On to the task at hand. As some of our diligent readers will, no doubt be aware, I’ve been reading a lot of N.T. Wright. His Jesus and the Victory of God has persuaded me of some errors in my thinking about Jesus and the New Testament world. It goes with out saying, but I’ll say it anyway, that this does not mean I agree with him about everything. Wright is an Anglican and I am most definitely not. Recently Wright and Reformed theologian John Piper have been having a vigorous debate about the meaning of “righteousness” in Paul. Piper thinks Wright is tearing down cornerstone of the reformation. I’m quite comfortable that Wright’s greatest critic and Wright himself would find much of my view of grace either the second coming of pelagianism or antinomianism disguised as grace. I usually know I’m on to something when my position is hit from both sides. Feel free to share your opinions on both of them. However try to refrain from sounding like this guy. (If all this sounds like some inside joke between theologians just ignore the last paragraph but do watch the video. Its very funny.)

But Paul said, test all things and cling to that which is good. And I think there is a lot of good in Wright (and Piper too.) In Wright’s New Testament and the People of God, Tom (that’s what his friends call him and we are friends–well, I’m one of his 5,000 or so Facebook friends.) presents a series of questions that are intended to to showcase the dramatically different worldview of Christians in the first century from the pagan world of the Roman empire and traditional world of Judaism. These questions are quite similar to Ravi Zacharias’ four questions (origin, meaning, morality, and destiny). Wright’s questions are 1) Who are we? 2) Where are we? 3) What is wrong? and 4) What is the solution? I thought I would quote each of these and allow you to comment. I’ll only quote the first two today and take up the second pair in my next post. Don Veinot and Bill Honsberger have both made a reasonable claim that the Church faces a world that is more like the first century than any other time since then. If so, perhaps Wright’s attempt to reproduce how most first century Christians saw the world and their place in it, will give us some inspiration as well. One word of explanation. Wright does not capitalize the word “god” for a variety of reasons. Mainly because “The modern usage . . . regarding ‘God’ as the proper name of the Deity, rather than essentially a common noun, implies that all users are monotheists and . . that all monotheists believe in the same god.” His use of “god” is idiosyncratic but its not intended to be irreverent. Here’s question one:

Who are we? We are a new group, a new movement, and yet not new, because we claim to be the true people of the god of Abraham, Isaac, and Jacob, the creator of the world. We are the people for whom the creator god was preparing the way through his dealings with Israel. To that extent, we are like Israel; we are emphatically monotheists, not pagan polytheists, marked out from the pagan world by our adherence to the traditions of Israel and yet distinguished from the Jewish world in virtue of the crucified Jesus and the divine spirit, and by our fellowship in which the traditional Jewish and pagan boundary-markers are transcended.

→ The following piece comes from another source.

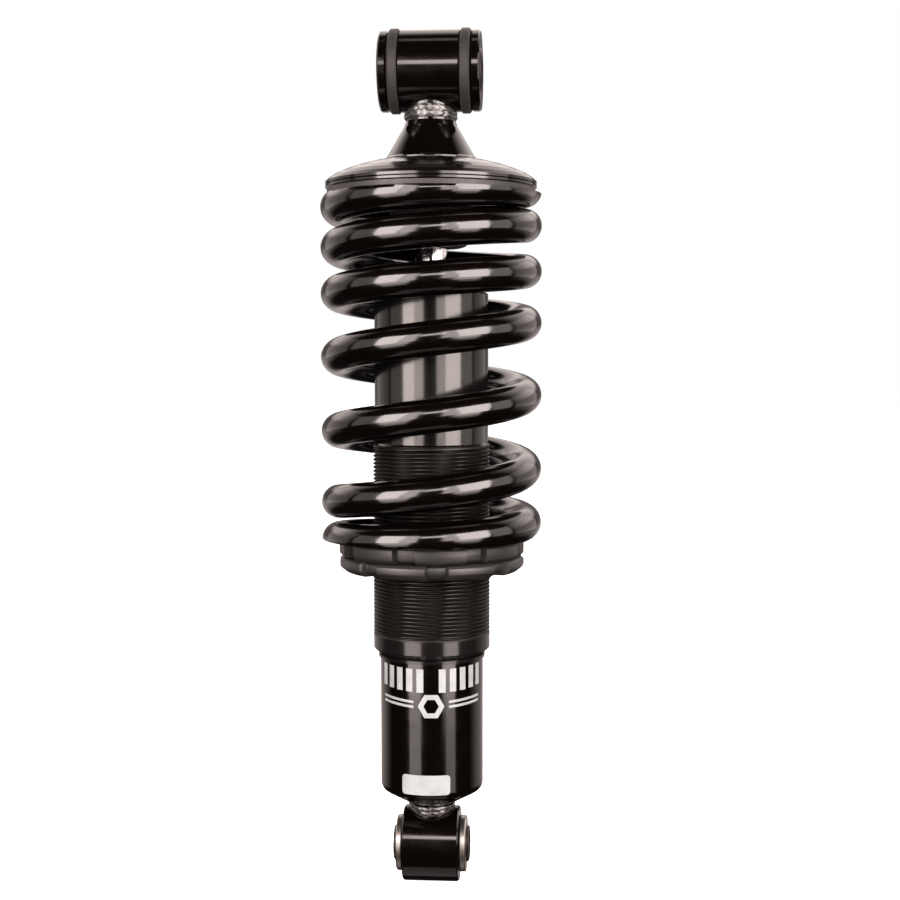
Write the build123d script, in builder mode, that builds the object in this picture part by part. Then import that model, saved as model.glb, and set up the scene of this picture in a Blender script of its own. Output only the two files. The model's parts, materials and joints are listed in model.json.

Those boundary markers are things like class, race, national origin, that were constantly dividing lines in the ancient world and arguably even today. I do wonder what Paul and the Early Christians would have thought about Martin Luther King’s claim that the most segregated hour is 11 o’clock on Sunday morning? This still seems to be true. 

Here’s question two:

Where are we? We are living in the world that was made by the god we worship, the world that does not yet acknowledge this true and only god. We are thus surrounded by neighbours [british spelling throughout] who worship idols that are, at best, parodies of the truth, and who thus catch glimpses of reality but continually distort it. Humans in general remain in bondage to their own gods, who drag them into a variety of degrading and dehumanizing behaviour-patterns. As a result, we are persecuted, because we remind the present power-structures of what they dimly know, that there is a different way to be human, and that in the message of the true god concerning his son, Jesus, notice has been served on them that their own claim to absolute power is called into question.

It is an interesting exercise to try and name the idols of the 21st century. Wright thinks they are essentially the same: Avarice, Eros, and Zeus or Money, Sex, and Power, respectively. He makes an interesting connection between the way the Greeks looked at their pantheon of gods and the way our society looks at celebrities. They are both capricious, dangerous, and yet enviable and we take guilty pleasure in their exploits. What do you think the gods of modern life are?